Imran Khan is back on the roads. Once again, his target is Prime Minister Nawaz Sharif, this time in the name of accountability. But before you start to experience a sense of déjà vu, consider this: unlike his marathon sit-in outside Parliament House, this time he actually wanted to take other opposition parties along, even inviting them to join his “accountability movement”.

But to his dismay, none of the parties part of the combined opposition alliance that was pushing for investigations into the Panama Papers will be joining him for the march on Raiwind.

Even the Jamaat-i-Islami (JI), part of the ruling coalition in the Khyber Pakhtunkhwa government, has decided to stay away from today’s show of strength near the prime minister’s residence.

For the record, JI claims it wants to concentrate its energies on its own rally, scheduled to be held on the same day in Faisalabad. The Pakistan Awami Tehrik (PAT), PTI’s old dharna-fellow, maintains that since it wasn’t formally invited to join the march, it will keep a distance.

The PPP leadership has similar reservations, while the PML-Q has opposed the idea of marching on the Sharif family residence.

But in background discussions with office-bearers and party insiders, it has emerged that some o these parties were willing to join Mr Khan’s march, but only in exchange for concrete guarantees.

Dr Tahirul Qadri’s PAT, for example, wants to forge a more long-term political partnership instead of a dharna-to-dharna collaboration. In the words of a senior PTI office bearer, their accountability movement is exclusively an anti-corruption campaign, designed to hold the rulers accountable for their alleged money-laundering.

At this stage, the PTI leader argued, the party couldn’t commit to something it may find difficult to honour in the days to come. Sources from both sides confirmed that while Dr Qadri was for a sustainable, joint anti-government movement followed by more cooperation in the run up to the next general elections, the PTI leadership was unwilling to go for any such agreement.

The JI also sent out more or less similar vibes. Rather, if a close aide to Imran Khan is to be believed, the JI asked for a firm commitment towards a future electoral alliance in return for its support for the Raiwind march.

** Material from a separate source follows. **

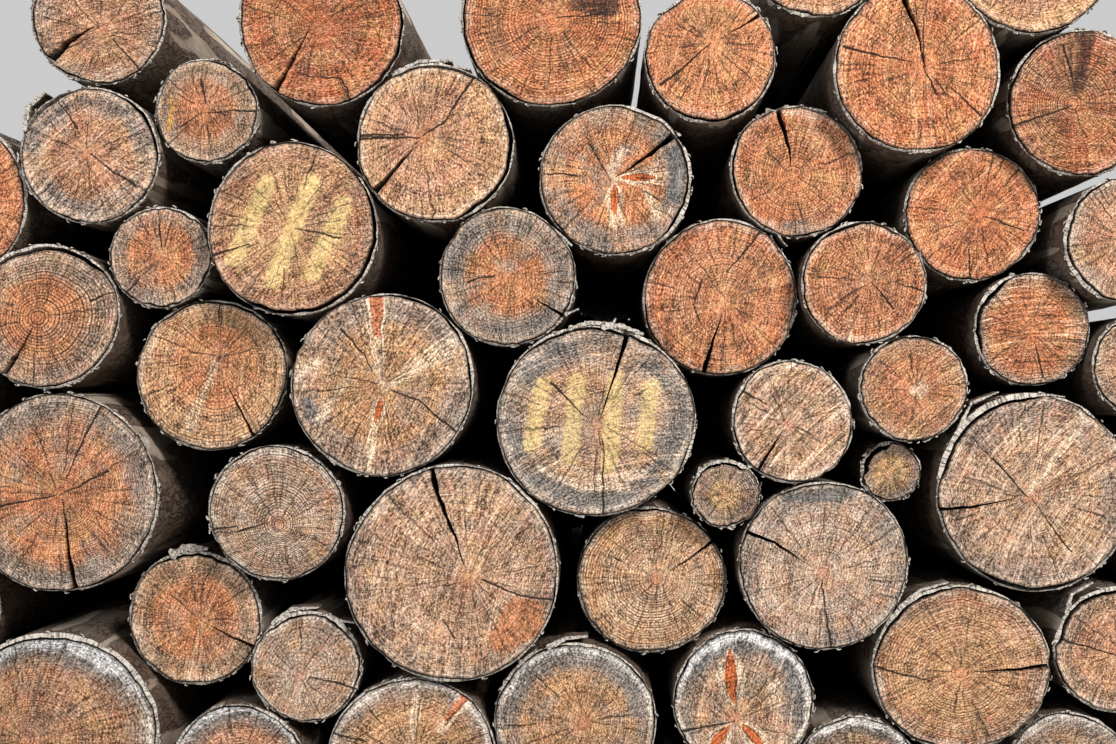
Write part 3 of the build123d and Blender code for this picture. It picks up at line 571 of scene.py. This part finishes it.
def bark_material():
    """Bark in thin scales, grey-brown outside, with weathered wood where it is stripped."""
    material, g = new_material("bark")
    spot = g.moved(g.attribute("skin_spot", 1), g.attribute("log_seed"))
    warped = g.strewn(spot, spot, 9, 2, (0.09, 0.09, 0.09))
    scale_spot = {"Vector": g.vector("MULTIPLY", warped, (1, 0.3, 1)), "Scale": 62}
    scales = g.put("TexVoronoi", scale_spot, feature="DISTANCE_TO_EDGE")
    tint = g.put("SeparateColor", {0: g.put("TexVoronoi", scale_spot, 1)})
    rough = g.noise(spot, 160, 5, 0.7)
    broad = g.noise(spot, 5, 4, 0.6)
    fibre = g.noise(g.vector("MULTIPLY", spot, (1, 0.05, 1)), 260, 4, 0.65)
    open_seam = g.ramp(g.noise(spot, 14, 3), 0.4, 0.6, 0.35, 1)
    seam = g.less(1, g.times(g.ramp(scales, 0, 0.13, 1, 0), open_seam))
    colour = g.mix(tint, (0.090, 0.055, 0.037), (0.175, 0.122, 0.088))
    colour = g.mix(g.ramp(broad, 0.45, 0.65, 0, 0.55), colour, (0.20, 0.172, 0.146))
    colour = g.mix(seam, (0.045, 0.03, 0.022), colour)
    colour = g.shaded(colour, g.fit(rough, 1.3, 0.35))
    bare = g.mix(g.ramp(broad, 0.35, 0.65), (0.30, 0.225, 0.165), (0.43, 0.365, 0.295))
    bare = g.shaded(bare, g.fit(fibre, 1.2, 0.4))
    gone = g.ramp(g.vary(g.attribute("stripped"), rough, 0.6), 0.42, 0.58)
    colour = g.mix(gone, colour, bare)
    # The torn front edge is pale, with dark specks between its fibres.
    frayed = g.ramp(g.noise(spot, 230, 3, 0.7), 0.36, 0.55)
    torn = g.mix(frayed, (0.16, 0.12, 0.095), (0.68, 0.62, 0.55))
    colour = g.mix(g.ramp(g.attribute("lip"), 0.25, 0.6), colour, torn)
    height = g.times(g.fit(rough, 1.4, g.times(seam, 1.3)), g.less(1, gone))
    height = g.plus(height, g.times(g.times(fibre, 0.5), gone))
    finish_material(g, colour, 0.9, height, 0.0025)
    return material


class Trunk:
    """The outline of a log's solid: its centre, its reach in each direction and its taper."""

    def __init__(self, node):
        points = np.array([tuple(vertex.co) for vertex in node.data.vertices])
        self.front, self.back = points[:, 1].min(), points[:, 1].max()
        ring = points[np.abs(points[:, 1] - self.back) < 1e-5][:, (0, 2)]
        ring = np.unique(np.round(ring, 6), axis=0)
        self.centre = ring.mean(axis=0)
        angles, reaches = polar(ring - self.centre)
        order = np.argsort(angles)
        self.angles, self.reaches = angles[order], reaches[order]
        face = points[np.abs(points[:, 1] - self.front) < 1e-5][:, (0, 2)] - self.centre
        self.taper = polar(face)[1].max() / reaches.max()

    def radius(self, angle, depth=0.0):
        """The solid's reach in a direction, this far behind the sawn face."""
        reach = np.interp(angle, self.angles, self.reaches, period=2 * pi)
        along = depth / (self.back - self.front)
        return reach * (self.taper + (1 - self.taper) * along)


def bump_noise(x, y, z=0.0):
    return noise.noise(Vector((x, y, z)))


def round_noise(angle, lobes, seed):
    return bump_noise(lobes * cos(angle), lobes * sin(angle), seed)


def heading(angle):
    return np.array((cos(angle), sin(angle)))


def polar(away):
    """The directions and distances of points."""
    return np.arctan2(away[:, 1], away[:, 0]), np.hypot(away[:, 0], away[:, 1])


def angle_between(angle, other):
    """How far two directions lie apart, whichever is first."""
    return abs((angle - other + pi) % (2 * pi) - pi)


def add_object(name, data):
    piece = bpy.data.objects.new(name, data)
    bpy.context.scene.collection.objects.link(piece)
    return piece


def finish_mesh(mesh, name):
    """The object made of a closed mesh."""
    bmesh.ops.recalc_face_normals(mesh, faces=mesh.faces)
    data = bpy.data.meshes.new(name)
    mesh.to_mesh(data)
    mesh.free()
    return add_object(name, data)


def bridge(mesh, first, second):
    """Faces between two loops of points."""
    for s in range(len(first)):
        t = (s + 1) % len(first)
        mesh.faces.new((first[s], first[t], second[t], second[s]))


def store(mesh, name, kind, values):
    """Keep a number or a vector for every point of a mesh."""
    layer = mesh.attributes.new(name, kind, "POINT")
    values = np.array(values, dtype=np.float32).ravel()
    layer.data.foreach_set("vector" if kind == "FLOAT_VECTOR" else "value", values)


def stations(path, spacing):
    """Points along a path, each with the direction that is square to the path there."""
    points = []
    for first, second in zip(path, path[1:]):
        steps = max(int(np.linalg.norm(second - first) / spacing), 1)
        points += [first + (second - first) * s / steps for s in range(steps)]
    points.append(path[-1])
    squares = []
    for step in range(len(points)):
        ahead = points[min(step + 1, len(points) - 1)] - points[max(step - 1, 0)]
        squares.append(np.array((-ahead[1], ahead[0])) / np.linalg.norm(ahead))
    return list(zip(points, squares))


def bark_at(look, angle, seed):
    """Thickness of the bark at the front edge and the gap behind it, in a direction."""
    thick = BARK * (1 + 0.8 * round_noise(angle, 2, seed) + 0.5 * round_noise(angle, 9, seed))
    gap = SHRUNK * max(0.0, 1 + 1.6 * round_noise(angle, 3, seed + 9))
    for start, end, extra, loose in look.bark:
        middle, half = radians((start + end) / 2), radians((end - start) / 2)
        share = min(max((half - angle_between(angle, middle)) / radians(12) + 0.5, 0), 1)
        thick += share * max(extra * 0.001 - BARK, 0)
        gap += share * loose * 0.001
    return max(thick, 0.0012), gap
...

The JI is of the view that since it can provide battle-hardened protesters – the party is known for its street power and discipline – the trade-off should be of something worthwhile. But the PTI leadership believes it is the only potent force that can challenge the ruling PML-N inside Punjab and doesn’t want to compromise its position by making future electoral offers.

PPP leaders, on the other hand, believe their’s is too important a political party at the national level to become a sidekick to Mr Khan, even though most of its Punjab leadership wants all-out aggression against the ruling family. As a result, the party is busy with its own set of Panama Papers-specific protests.

However, Leader of the Opposition in the National Assembly Syed Khursheed Shah has publicly stated that since the PTI unilaterally announced the Raiwind march, his party wasn’t actively participating in it, even though it fully supported the purpose of the march.

But PTI leaders are not too worried about the opposition parties’ decision to stay away from the Raiwind march. For one serving PTI lawmaker, the fact that Mr Khan was the only opposition politician giving the ruling party a tough time had now been established. Secondly, he said, it no secret that all electoral battles inside Punjab would be fought between the ruling PML-N and the up-and-coming PTI.

When asked to explain, senior PTI MNA Dr Arif Alvi offered a different explanation. “I think this was all down to a misunderstanding. The PTI was of the view that outside Parliament House, opposition parties were free to follow their own course of action on the Panama Papers, whereas, opposition parties expected more coordinated efforts from us, as we had done inside parliament,” he observed.

Dr Alvi wasn’t too perturbed by the opposition’s reluctance to participate, saying that the fact they were all on the same page on the Panamagate issue was a good omen.

Extending an olive branch, the soft-spoken Karachi MNA said that once they were done with the Raiwind march, the PTI would have no problems sitting down with likeminded opposition parties to fine tune their future strategy, both inside and outside the parliament.